ORCHARD PARK — Donte Whitner realized what had just come out of his mouth and straightened up a smidge.
Whitner knows how long a single statement can stick with a guy. After his declaration prior to last season that the Bills would, without question, be in the playoffs, Whitner had to answer follow-ups until after locker cleanout.
So when he insisted on Sunday he was “gonna try to kill” Cadillac Williams on a first quarter pass play, he added a quick clarification.
“I just wanted to make a jump on that football and make a jump on him. If he got the football, I was gonna try to kill him,” Whitner said.
“Well, not kill him literally, but in a football sense.”
No need for bloodshed either way, Donte, literally or figuratively.
When Tampa quarterback Byron Leftwich threw errantly to Williams — and errant throws were the norm for Leftwich on Sunday — Whitner got both hands up and saw something he’d yet to see as a Bill.
The end zone.
Whitner’s 76-yard pick-six ended a nine-play drive that proved to be one of the Bucs’ best of the day, giving the Bills a cushion they kept throughout the late afternoon at Ralph Wilson Stadium.
For Whitner, the score was his first, the end of a drought that started when the Bills took him in the first round of the 2006 draft and inserted him into the lineup.
“It felt good. That’s just team defense. The guys get pressure up front and we make plays on the back end,” Whitner said. “As long as we continue to get that pressure, we’ll be able to go to guys’ first and second reads and make plays on the football.”
Not long ago, the Bills needed Whitner to speak for them. Collectively. He was one of the lone voices on a team that often seemed to meander without purpose. Whitner tried to keep the defensive unit cohesive, but it wasn’t necessarily easy.
But now, he insists this is a group that eats, breathes and sleeps together, for better or worse. It isn’t always pretty, Whitner admitted. But it’s family.
“We watch a lot of film as a unit. When I first got here, we didn’t watch too much together. We were a little silent out on the football field,” he said. “Now guys are really comfortable with each other. They hang out a lot throughout the week, then even on Thursdays and Fridays we stay in for an extra hour or two hours just to get our communication down. I’m not going to say it’s all a happy time, sometimes guys see things differently and you have to iron those things out.

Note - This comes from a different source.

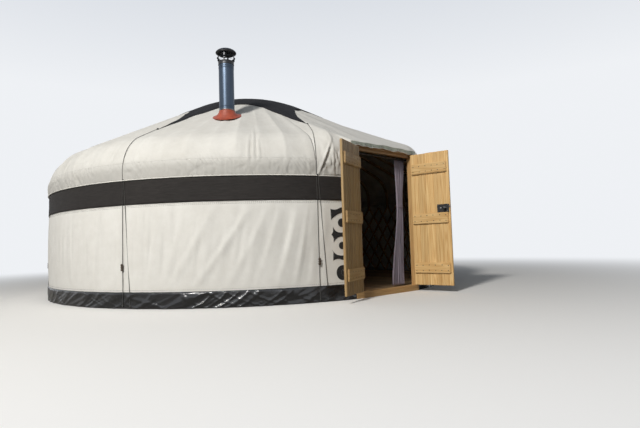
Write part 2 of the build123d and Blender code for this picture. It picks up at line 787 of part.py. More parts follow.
# Curtain and its rail inside the door
rail_height = door_head_under - rail_drop
rail_distance = frame_back - rail_gap
rail_half = half_opening + rail_overrun
rail = Pos(0, -rail_distance, rail_height) * Rot(0, 90, 0) * Cylinder(rail_radius, 2 * rail_half)
for side in (-1, 1):
    x = side * (rail_half - bracket_width / 2)
    rail += block((x - bracket_width / 2, -frame_back + seat, rail_height - rail_radius),
                  (x + bracket_width / 2, -rail_distance, rail_height + rail_radius))
save("curtain_rail", rail)


def curtain_slice(width, depth, z):
    return Pos(curtain_middle, -rail_distance, z) * RectangleRounded(width, depth, depth / 2 - 1)


curtain_top = rail_height - rail_radius - seat
curtain_foot = floor_top + curtain_foot_gap
curtain = loft([
    curtain_slice(curtain_foot_width, curtain_depth, curtain_foot),
    curtain_slice(curtain_waist_width, curtain_waist_depth, curtain_waist_height),
    curtain_slice(curtain_top_width, curtain_top_depth, curtain_top),
], ruled=True)
save("curtain", curtain)

# Applied scroll panels on the white wall beside the door
scroll_low = skirt_height + scroll_above_skirt
scroll_high = band_low - scroll_below_band
scroll_face = ring_face(trim_inner, trim_inner + scroll_thick, scroll_low, scroll_high)
panels = [turned(scroll_face, -scroll_outer, -bay_half + spare_angle) - door_way,
          turned(scroll_face, bay_half - spare_angle, scroll_outer) - door_way]
save("scroll_panels", *panels)
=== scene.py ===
from math import cos, pi, radians, sin, sqrt, tan

import bmesh
import bpy
import numpy as np
from mathutils import Matrix, Vector


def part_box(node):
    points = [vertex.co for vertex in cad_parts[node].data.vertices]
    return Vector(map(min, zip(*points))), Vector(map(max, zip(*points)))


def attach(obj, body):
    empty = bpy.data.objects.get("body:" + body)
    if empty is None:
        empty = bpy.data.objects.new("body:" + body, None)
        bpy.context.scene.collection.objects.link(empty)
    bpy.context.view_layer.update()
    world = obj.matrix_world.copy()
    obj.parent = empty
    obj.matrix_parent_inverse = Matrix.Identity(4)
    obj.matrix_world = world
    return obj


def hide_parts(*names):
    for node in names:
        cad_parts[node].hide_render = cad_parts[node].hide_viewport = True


# A round lattice tent dressed with cloth, ropes, boards and fittings.
# Metres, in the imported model's frame: the door faces -Y, and azimuths are degrees from it towards +X.

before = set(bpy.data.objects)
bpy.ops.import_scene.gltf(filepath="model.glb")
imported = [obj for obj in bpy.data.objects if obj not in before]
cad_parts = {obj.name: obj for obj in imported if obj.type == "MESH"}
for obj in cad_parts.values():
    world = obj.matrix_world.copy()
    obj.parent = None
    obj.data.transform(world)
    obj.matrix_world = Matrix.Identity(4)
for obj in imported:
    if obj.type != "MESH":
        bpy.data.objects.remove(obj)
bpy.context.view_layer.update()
seed = np.random.default_rng(7)
bpy.context.scene.view_settings.view_transform = "Standard"


def levels(node):
    """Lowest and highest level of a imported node."""
    low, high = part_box(node)
    return low.z, high.z


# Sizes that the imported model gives
wall_low, wall_high = levels("wall_cloth_right_front")
wall_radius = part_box("wall_cloth_right_front")[1].x
band_low, band_high = levels("band_left")
skirt_high = levels("skirt_right_back")[1]
trim_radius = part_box("band_right")[1].x
roof_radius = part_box("roof_cloth_right_front")[1].x
sill_top = levels("door_sill")[1]
head_low = levels("door_jambs")[1]
jamb_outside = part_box("door_sill")[1].x
frame_front, frame_rear = (corner.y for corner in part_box("door_sill"))
floor_low, floor_top = levels("floor_boards")
floor_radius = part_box("floor_boards")[1].x
lattice_high = levels("lattice_2")[1]
flue_middle = (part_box("flue_pipe")[0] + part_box("flue_pipe")[1]) / 2
flue_high = levels("flue_pipe")[1]
cowl_low, cowl_top = levels("flue_cowl")

# Sizes of the roof's form, as in the part's source
roof_pitch = radians(27.0)
crown_radius = 1.080
crown_width = 0.060
crown_height = 2.853
eaves_bend = 0.510
bay_start = 20.0
bay_half = 11.5
fold_radius = 1.850
ridge_pitch = radians(23.7)
ridge_bend = 0.350
ridge_flat = 0.75
pole_count = 34
ridge_angle = 1.5 * 360 / pole_count
cloth = 0.006
seat = 0.0003
door_face = -frame_front

# Sizes of the cap, ropes, door and fittings
star_arms = 8
star_turn = -62.0
star_trough = 1.269
spike_reach = 2.48
spike_spread = 0.236
rope_radius = 0.005
stay_radius = 0.0038
rope_lean = 3.0
rope_spread = 1.9
rope_apart = 0.35
rope_foot = 0.020
rope_split = 1.440
flue_azimuth = -42.4
flue_distance = 2.030
flue_radius = 0.099
flap_drop = 0.060
leaf_thick = 0.028
leaf_boards = 5
leaf_meet = 0.004
leaf_side = 0.003
left_open = radians(157.5)
right_open = radians(100.3)
half_opening = 0.535
pin_proud = 0.008
leaf_low = sill_top + 0.008
leaf_high = head_low - 0.008
ledge_levels = (0.12, 0.50, 0.87)
ledge_thick = 0.024
ledge_height = 0.138
ledge_inset = 0.025

# Thickness of the cloths
canvas_thick = 0.003
trim_thick = 0.0025
vinyl_thick = 0.002
curtain_thick = 0.0012
felt_thick = 0.0022

# Camera of the photograph
camera_azimuth = 33.9
camera_distance = 8.226
camera_height = 0.654
camera_yaw = 0.1436
camera_pitch = 0.0632
camera_roll = -0.0306
focal_pixels = 470.0
photo_width = 640.0
sensor = 36.0


# Node building


def add(tree, kind, inputs=None, **settings):
    """Adds a node, with its inputs set or linked."""
    node = tree.nodes.new(kind)
    for key, value in settings.items():
        setattr(node, key, value)
    for key, value in (inputs or {}).items():
        if isinstance(value, bpy.types.NodeSocket):
            tree.links.new(value, node.inputs[key])
        else:
            node.inputs[key].default_value = value
    return node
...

“But it’s better to go back and forth in a debate session on Thursday and Friday than Sunday at a football game.”
Whitner has been a steadying force in the defensive backfield for the Bills, but he hasn’t many days to bask in the limelight. He’s certainly not a bust, but he’s never been considered for a Pro Bowl, despite being taken with the eighth pick overall. He recently made the switch from strong safety to free safety, and some have started to prematurely squeeze him out, insisting Jairus Byrd might soon steal the starting job. And this before Byrd ever played a National Football League down.
But Whitner has simply plodded on, and on Sunday, he showed the type of play-making capability we’ve long expected.
“If you do your job and get a read on a quarterback, if you’re in the right place at the right time and if you play physical back there, you’ll get tips and overthrows and you’ll make plays on the football,” he said.
On Sunday, Whitner did just that. In the process, he helped quiet those who’ve been worried about the team and his place on it.
All without speaking.
“We just wanted to prove to ourselves, and to the naysayers, that we have a good football team,” he said.
“It was a long time coming. But this is my first time playing free safety. Hopefully, we’ll see more of them this year.”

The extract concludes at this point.